The No. 1 Individual Investing Mistake

Posted on October 19, 2012 at 12:04 PM PST by

What’s the No. 1 individual investing mistake? Pride.

Let me explain: Consider, for a moment, the world of professional athletes.

If you ever get a chance to walk on a pro athletic field at game time, do it. The atmosphere is amazing. There’s an electricity in the air, the roar of the crowd, the snap and crack of equipment and bodies in motion.

individual investing mistake

You will be excited — and uncomfortable. It’s only at that human level, being on the sidelines, court side or walking the pits of a racetrack, that you realize, “Wow, I really couldn’t do this. I am not big enough, not fast enough, not strong enough. These people are different from me in every way.”

Too bad we never get a chance to do that with Wall Street and our investments. Sure, you can take a tour of the stock exchanges, see the stream of tickers and watch jacketed specialists roam the floor. But that can feel as flat as an outdated 1980s movie.

Imagine the adrenaline surging through the veins of a pro trader. He’s shouting into three different phones. Nobody is listening to him. Prices are moving against one position, but favorably for another. The news terminal is a blur. The next 10 seconds will make or break his week, his month, his year. Unreal.

Your personal stock broker is about 10 levels removed from this world. He or she is watching a screen, maybe three. The phone rings from time to time. Being right about a given position is a matter of holding it for a longer period, of course. Your broker is less prone to stress because he or she makes a living win or lose, thanks to commissions.

You, trading at home, are about 50 times removed from what your broker experiences. If you trade on a consumer-level brokerage site online, like a fan in the nosebleed seats at the stadium or watching at a bar, your ability to “feel” the game is muffled by distance. Do you have a real-time Bloomberg terminal on your desk? Probably not. Those things cost thousands to rent, and the high-frequency traders are a million times faster anyway.

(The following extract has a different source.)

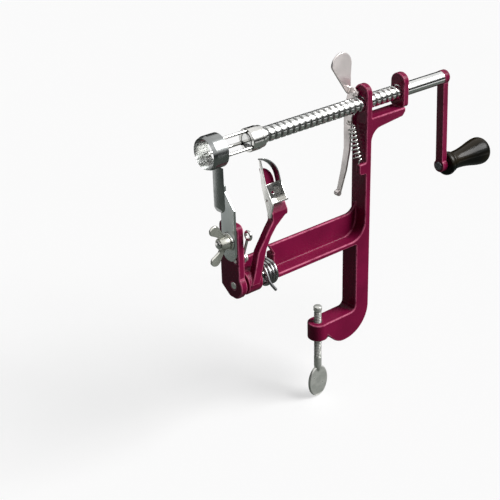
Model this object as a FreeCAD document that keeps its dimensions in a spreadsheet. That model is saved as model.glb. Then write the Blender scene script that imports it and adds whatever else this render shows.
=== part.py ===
import FreeCAD, Part
import math
import os
import re
import Sketcher
from FreeCAD import Placement, Rotation, Vector

# Hand cranked apple peeler that clamps to a table edge, in millimetres.
# Origin: the clamp screw's axis on the table seat. +X runs along the shaft to the crank,
# +Z is up and +Y points away from the user's side of the peeler.

SIZES = {
    "Shaft": {
        "shaft_height": 97.6,
        "shaft_radius": 5.0,
        "plain_radius": 4.65,
        "thread_left": 47.0,
        "thread_right": 74.0,
        "bore_gap": 0.06,
        "seat_gap": 0.1,
        "cut_margin": 1.0,
    },
    "Casting": {
        "frame_width": 14.0,
        "post_outer": 42.3,
        "post_thickness": 5.0,
        "spine_thickness": 12.8,
        "foot_setback": 38.0,
        "foot_thickness": 3.3,
        "foot_corner": 12.0,
        "throat_height": 51.5,
        "jaw_depth": 20.0,
        "jaw_corner": 22.0,
        "jaw_inner_corner": 4.0,
        "jaw_slope_start": 13.2,
        "jaw_heel_round": 14.0,
        "boss_radius": 7.2,
        "boss_height": 12.5,
        "web_back": 5.2,
        "web_thickness": 2.8,
        "web_height": 19.8,
        "web_undercut": 9.0,
        "web_corner": 8.5,
        "web_root_round": 1.5,
        "ear_thickness": 5.0,
        "ear_back": 5.5,
        "ear_rise": 13.2,
        "ear_round": 6.1,
        "ear_foot_round": 2.2,
        "ear_distance": 34.0,
        "bracket_drop": 9.6,
        "bracket_back": 5.0,
        "bracket_end_depth": 5.6,
        "bracket_root_depth": 8.6,
        "bracket_corner": 9.0,
        "rear_foot_front": 1.0,
        "rear_foot_width": 6.0,
        "rear_foot_start": 2.0,
        "rib_height": 14.5,
        "rib_stop_height": 18.4,
        "rib_stop_start": 12.0,
        "rib_stop_end": 25.0,
        "rib_end_height": 5.0,
        "pad_length": 5.0,
        "pad_width": 5.0,
        "pad_height": 12.0,
        "lug_reach": 6.0,
        "lug_width": 3.8,
        "lug_height": 8.0,
        "lug_drop": 39.6,
        "lug_round": 3.0,
        "upright_outer": 78.5,
        "upright_thickness": 5.0,
        "upright_height": 51.0,
        "upright_front": 14.0,
        "upright_back": 4.3,
        "upright_toe": 9.0,
        "upright_heel": 4.0,
        "upright_heel_rise": 6.0,
        "upright_corner": 4.0,
    },
    "Fork": {
        "hub_radius": 7.5,
        "hub_length": 7.9,
        "prong_circle": 6.0,
        "prong_radius": 1.0,
        "prong_length": 30.0,
        "prong_point": 5.0,
        "prong_seat": 6.0,
        "collar_radius": 7.0,
        "collar_length": 2.8,
    },
    "Crank": {
        "crank_left": 115.0,
        "crank_thickness": 5.0,
        "crank_seat_radius": 3.2,
        "crank_hub_radius": 4.9,
        "crank_hub_bevel": 0.8,
        "crank_throw": 65.0,
        "crank_lean": 2.6,
        "crank_end_radius": 4.7,
        "crank_bar_width": 6.4,
        "shaft_peen": 0.5,
    },
    "Handle": {
        "pin_radius": 2.5,
        "pin_head_radius": 3.4,
        "pin_head_length": 0.9,
        "pin_depth": 34.0,
        "pin_gap": 0.06,
        "grip_gap": 0.4,
        "flange_radius": 8.75,
        "flange_length": 7.0,
        "flange_step": 1.2,
        "neck_radius": 6.6,
        "neck_length": 6.0,
        "bulb_radius": 10.1,
        "bulb_place": 36.8,
        "bulb_end_round": 6.0,
        "flare_curve": 60.0,
    },
    "Release lever": {
        "strip_thickness": 1.5,
        "strip_gap": 1.2,
        "pivot_back": 3.0,
        "pivot_rise": 6.9,
        "lever_swing": 11.5,
        "eye_radius": 3.3,
        "rivet_radius": 1.5,
        "rivet_gap": 0.05,
        "rivet_head_radius": 2.2,
        "rivet_head_length": 1.1,
        "lever_fold_back": 8.7,
        "lever_shoulder_back": 12.2,
        "lever_shoulder_front": 4.7,
        "lever_shoulder_drop": 10.0,
        "lever_waist_back": 11.9,
        "lever_waist_front": 6.5,
        "lever_waist_drop": 33.6,
        "lever_knee_back": 14.6,
        "lever_knee_front": 9.7,
        "lever_knee_drop": 49.6,
        "lever_end_back": 18.6,
        "lever_end_front": 14.8,
        "lever_end_drop": 66.6,
        "curl_radius": 2.0,
        "hook_hole_radius": 1.0,
        "hook_hole_back": 7.4,
        "hook_hole_drop": 14.0,
        "thumb_radius": 8.6,
        "thumb_centre": 8.1,
        "thumb_rise": 20.0,
        "thumb_neck_width": 5.2,
    },
    "Lever spring": {
        "coil_wire": 1.1,
        "coil_radius": 2.5,
        "coil_turns": 8,
        "coil_pitch": 2.72,
        "coil_place": 4.9,
        "coil_top_back": 1.9,
        "coil_top_drop": 15.2,
        "coil_slope": 0.263,
    },
    "Slicer": {
        "plate_thickness": 1.5,
        "plate_front": 13.5,
        "plate_back": 0.5,
        "plate_bottom": 26.5,
        "plate_shoulder": 62.0,
        "plate_top": 72.0,
        "plate_neck": 4.0,
        "plate_round": 5.8,
        "bolt_forward": 7.0,
        "bolt_height": 40.0,
        "bolt_radius": 2.4,
        "bolt_gap": 0.1,
        "bolt_head_radius": 4.0,
        "bolt_head_length": 2.2,
        "bolt_reach": 10.3,
        "slot_travel": 1.5,
        "cutter_thickness": 0.8,
        "cutter_width": 10.0,
        "cutter_round": 3.0,
        "cutter_reach": 40.0,
        "ring_bore": 9.6,
        "ring_wall": 0.9,
        "ring_length": 11.0,
        "washer_radius": 6.0,
        "washer_thickness": 1.2,
        "nut_hub_radius": 4.6,
        "nut_hub_end_radius": 3.7,
        "nut_hub_length": 6.0,
        "wing_span": 13.4,
        "wing_thickness": 2.0,
        "wing_flare": 12.8,
        "wing_root": 3.4,
        "wing_waist": 7.4,
        "wing_inset": 1.0,
        "wing_bevel": 2.6,
    },
    "Peeling arm": {
        "arm_axis_front": 8.0,
        "arm_axis_height": 8.8,
        "arm_boss_radius": 8.3,
        "arm_boss_gap": 1.5,
        "arm_boss_length": 11.0,
        "arm_pin_radius": 2.4,
        "arm_pin_reach": 27.0,
        "arm_front": 12.5,
        "arm_thickness": 5.5,
        "arm_foot_front": 17.0,
        "arm_slope_rise": 5.2,
        "arm_shoulder_rise": 9.2,
        "arm_low_left": 1.2,
        "arm_foot_right": 7.8,
        "arm_low_right": 11.0,
        "arm_mid_left": 9.2,
        "arm_mid_right": 15.6,
        "arm_mid_drop": 68.6,
        "arm_neck_right": 20.4,
        "arm_neck_drop": 61.6,
        "arm_high_left": 19.2,
        "arm_high_right": 25.2,
        "arm_high_drop": 56.6,
        "arm_flare": 1.5,
        "arm_top_drop": 52.6,
        "head_left": 23.0,
        "head_right": 35.5,
        "head_bottom_drop": 50.6,
        "head_lip_round": 1.0,
        "head_lip_drop": 47.6,
        "head_top_drop": 42.6,
        "clip_radius": 4.6,
        "clip_thickness": 1.0,
    },
    "Arm spring": {
        "spring_wire": 2.0,
        "spring_radius": 7.3,
        "spring_turns": 3,
        "spring_pitch": 2.6,
        "spring_right": 23.7,
        "spring_leg_angle": 152.0,
        "spring_leg_knee": 5.0,
        "spring_leg_drift": 2.6,
        "spring_leg_end": 1.7,
    },
    "Peeling head": {
        "holder_thickness": 1.0,
        "holder_lean": 18.0,
        "holder_left": 21.5,
        "holder_width": 13.0,
        "holder_forward": 7.6,
        "holder_rise": 12.0,
        "holder_top": 28.6,
        "holder_drop": 8.7,
        "holder_foot_depth": 7.0,
        "holder_flange": 4.2,
        "holder_tip": 3.6,
        "holder_hole_radius": 0.9,
        "holder_hole_place": 7.0,
        "holder_hole_rise": 6.4,
        "holder_rivet_radius": 0.8,
        "blade_radius": 12.9,
        "blade_thickness": 0.9,
        "blade_width": 4.9,
        "blade_left": 1.4,
        "blade_rise": 16.7,
        "blade_foot": 9.0,
        "blade_sweep": 78.0,
        "guard_radius": 8.7,
        "guard_right": 10.7,
        "guard_rise": 14.2,
        "guard_thickness": 1.0,
    },
    "Arm latch": {
        "latch_wire": 0.9,
        "latch_ring": 2.6,
        "latch_eye": 2.5,
        "latch_gap": 0.3,
        "latch_front": 10.5,
        "latch_height": 27.0,
        "latch_length": 18.8,
        "latch_tilt": 19.5,
    },
    "Clamp screw": {
        "screw_radius": 2.7,
        "screw_tip": 39.3,
        "tip_radius": 2.95,
        "tip_length": 3.4,
        "tip_socket": 1.8,
        "tip_gap": 0.06,
        "screw_neck": 88.0,
        "thumb_plate_thickness": 2.5,
        "thumb_plate_width": 17.0,
        "thumb_plate_middle": 100.3,
        "thumb_plate_bottom": 112.7,
        "thumb_plate_shoulder": 14.0,
        "thumb_plate_round": 11.5,
    },
}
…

As Howard Gold pointed out recently, the overarching individual investing mistake is believing that you have an edge. Individuals really believe themselves to be superior investors, according to the research:

This is not everybody, of course — just the vast majority of those who try to actively manage or trade their own money.

Examining a huge database of trades made in Taiwan from 1992 to 2006, [UC Davis professor Brad] Barber and [UC Berkeley professor Terrance] Odean and two colleagues concluded that though the best traders could beat the market after transaction costs, “other investors underperform appropriate benchmarks by a bit more than…3.6% annually…after costs, with about half of the shortfall being traced to trading costs and half to bad stock selection.”

And how many of those “best traders” beat the market after expenses? 10%? 20%? Actually, Barber told me, it’s closer to 1%. Pathetic.

Let’s put this back into sports statistics. By one estimate, of the roughly 10,000 NCAA basketball players, only about 360 play pro basketball for the NBA, discounting for the moment international players and high school standouts.

Those 10,000 college ball players are selected from thousands upon thousands of secondary school hopefuls. On a given competitive high school team, perhaps half the squad thinks it will play college basketball on scholarship. Obviously, only one or two are right, and exceedingly few of those will go pro.

Avoiding the No. 1 individual investing mistake

Say you have an unusually tall son in middle school. He loves the game. You are thinking, “Hey, I might have a scholarship player here, perhaps NBA.” Not to say you shouldn’t try but, well, better put some money into that 529 plan just the same.

The investing world is no different. We are like so many Monday morning quarterbacks, full of signals the captain missed in the moment, sure our strategy would have tipped the game our way. As investors, we look at headlines that are hours behind the curve and, inexplicably, begin to think of trading moves.

Of course, in real market time a few seconds makes or breaks a trade. Hours don’t exist on Wall Street, only in our own fantasy world as individual investors.

You have an alternative. The most powerful way to profit from the unknowable forces driving the market is to ride them, rather than fight them. Building a balanced portfolio of varied assets classes and rebalancing them over time will get you safely from quarter to quarter, year to year, building wealth all the while on the inexorable force of compounding.